Cooking can also be unexpectedly calming. Chopping vegetables, stirring risotto, kneading dough, or assembling a salad can create a rhythm that quiets the noise of the day. It gives your hands something useful to do and your attention somewhere productive to land. Not every kitchen session is peaceful, of course. Sometimes it is loud, messy, and one burner away from disaster. But even then, there is often a sense of progress. Raw ingredients become dinner. A plan becomes a meal. Effort becomes something you can share.

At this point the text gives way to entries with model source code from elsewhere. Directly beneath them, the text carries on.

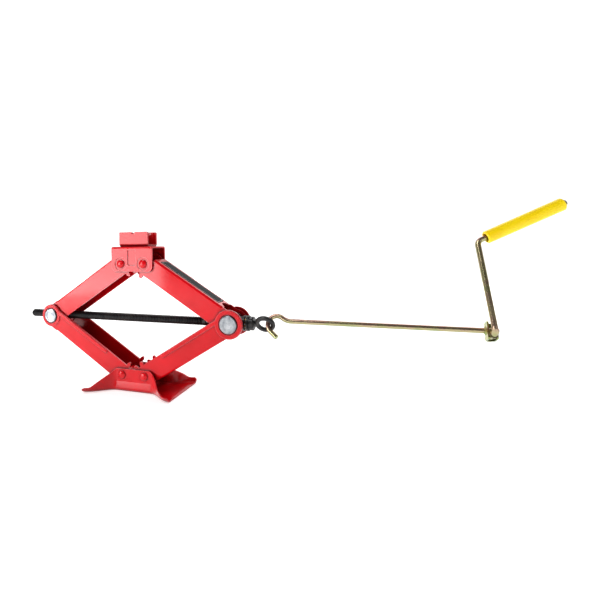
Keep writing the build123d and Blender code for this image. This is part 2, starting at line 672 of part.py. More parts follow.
# ================================================================ assembly
def main():
    os.makedirs("parts", exist_ok=True)
    save(base_plate(), "base_plate")
    save(domed_pin(-half_spacing, base_pivot_height, base_outer), "base_pin_left")
    save(domed_pin(half_spacing, base_pivot_height, base_outer), "base_pin_right")
    left_lower = lower_arm(left_ear_radius, left_head_diameter, False)
    right_lower = lower_arm(right_ear_radius, right_head_diameter, True)
    save(place_lower(left_lower, -1), "lower_left_arm")
    save(place_lower(right_lower, 1), "lower_right_arm")
    save(place_upper(upper_arm(False, running_fit), -1), "upper_left_arm")
    save(place_upper(upper_arm(True, open_fit), 1), "upper_right_arm")
    nut_bore = screw_diameter / 2 + running_fit
    neck_bore = screw_neck_diameter / 2 + running_fit
    save(trunnion(-knuckle_x, left_head_diameter, nut_bore, False), "left_trunnion_nut")
    save(trunnion(knuckle_x, right_head_diameter, neck_bore, True), "right_trunnion")
    save(top_bracket(), "top_bracket")
    save(domed_pin(-half_spacing, top_pivot_height, bracket_outer - coin_depth), "top_pin_left")
    save(domed_pin(half_spacing, top_pivot_height, bracket_outer - coin_depth), "top_pin_right")
    save(saddle_pad(), "saddle_pad")
    save(saddle_rivet(), "saddle_rivet")
    save(lead_screw(), "lead_screw")
    save(screw_eye(), "screw_eye")
    save(collar_pin(), "collar_pin")
    save(screw_ring(seat_washer_diameter, seat_x, race_x), "thrust_seat_washer")
    save(screw_ring(race_diameter, race_x, cage_x), "bearing_race_inner")
    save(screw_ring(cage_diameter, cage_x, outer_race_x), "bearing_ball_cage")
    save(screw_ring(race_diameter, outer_race_x, collar_x), "bearing_race_outer")
    save(crank_rod(), "crank_rod")
    save(crank_clip(), "crank_clip")
    save(crank_weld(), "crank_weld")
    save(crank_arm(), "crank_arm")
    save(grip(), "grip")
    save(grip_cap(), "grip_cap")


main()
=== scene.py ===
"""Dressed model of a scissor jack with its folding crank handle hooked into the screw eye.

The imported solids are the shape; this script gives them their finishes and adds the pieces that are
too fine for the solids: the screw's thread, the bearing's balls and the blank band on one arm.
Metres throughout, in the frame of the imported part.
"""
import json
import math

import bmesh
import bpy
from mathutils import Matrix, Vector


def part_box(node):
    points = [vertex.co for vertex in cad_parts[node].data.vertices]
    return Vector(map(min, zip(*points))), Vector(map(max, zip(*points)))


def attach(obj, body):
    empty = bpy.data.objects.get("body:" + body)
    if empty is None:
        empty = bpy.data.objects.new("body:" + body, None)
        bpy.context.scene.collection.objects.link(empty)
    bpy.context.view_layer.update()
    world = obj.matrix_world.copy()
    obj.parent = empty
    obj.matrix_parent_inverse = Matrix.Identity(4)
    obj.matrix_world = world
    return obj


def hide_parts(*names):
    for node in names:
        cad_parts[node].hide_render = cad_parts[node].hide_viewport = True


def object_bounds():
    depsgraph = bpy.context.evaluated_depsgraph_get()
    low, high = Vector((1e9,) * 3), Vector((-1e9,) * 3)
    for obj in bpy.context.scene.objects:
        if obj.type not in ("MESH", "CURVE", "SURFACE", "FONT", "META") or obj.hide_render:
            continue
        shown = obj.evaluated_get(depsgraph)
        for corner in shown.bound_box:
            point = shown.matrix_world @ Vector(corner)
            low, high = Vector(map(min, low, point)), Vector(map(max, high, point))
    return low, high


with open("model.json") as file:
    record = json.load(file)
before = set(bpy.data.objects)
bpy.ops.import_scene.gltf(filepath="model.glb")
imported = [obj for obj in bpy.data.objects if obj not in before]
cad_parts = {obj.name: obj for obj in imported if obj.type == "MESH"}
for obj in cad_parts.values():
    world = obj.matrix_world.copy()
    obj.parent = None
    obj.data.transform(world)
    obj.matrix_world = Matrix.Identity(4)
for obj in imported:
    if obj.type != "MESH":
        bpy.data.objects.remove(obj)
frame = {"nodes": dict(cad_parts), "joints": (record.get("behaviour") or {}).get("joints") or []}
cad_low, cad_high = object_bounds()
joints = {joint["name"]: joint for joint in frame["joints"]}


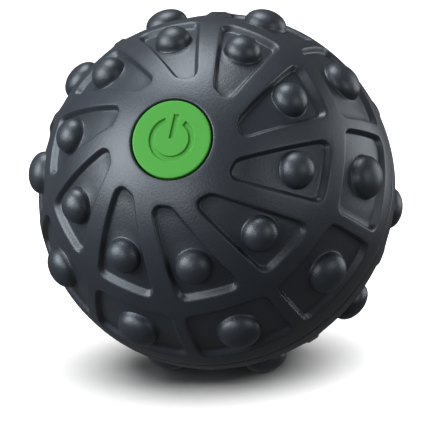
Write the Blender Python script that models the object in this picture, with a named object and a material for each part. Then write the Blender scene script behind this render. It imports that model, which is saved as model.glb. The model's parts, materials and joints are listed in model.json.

Perhaps the most meaningful experience tied to recipes and cooking is generosity. A recipe can be passed down, texted to a friend, scribbled on a stained note card, or adjusted for someone who needs comfort more than culinary perfection. Cooking for people says something without needing many words. It says, “I thought about you before you got here.” It says, “Sit down for a minute.” It says, “Here, have another spoonful.” And honestly, that is one of the best reasons to keep cooking, even when dinner occasionally fights back.
Conclusion
Recipes and cooking are not about chasing perfection. They are about learning a useful, creative skill that pays you back every single week. A strong recipe teaches structure. Repetition builds confidence. Good technique makes food taste better. Smart pantry choices make life easier. Food safety protects the people at the table. And experience turns all of that into instinct. The more you cook, the less intimidating it becomes. At some point, the kitchen stops feeling like a test and starts feeling like your territory. That is when cooking gets really good.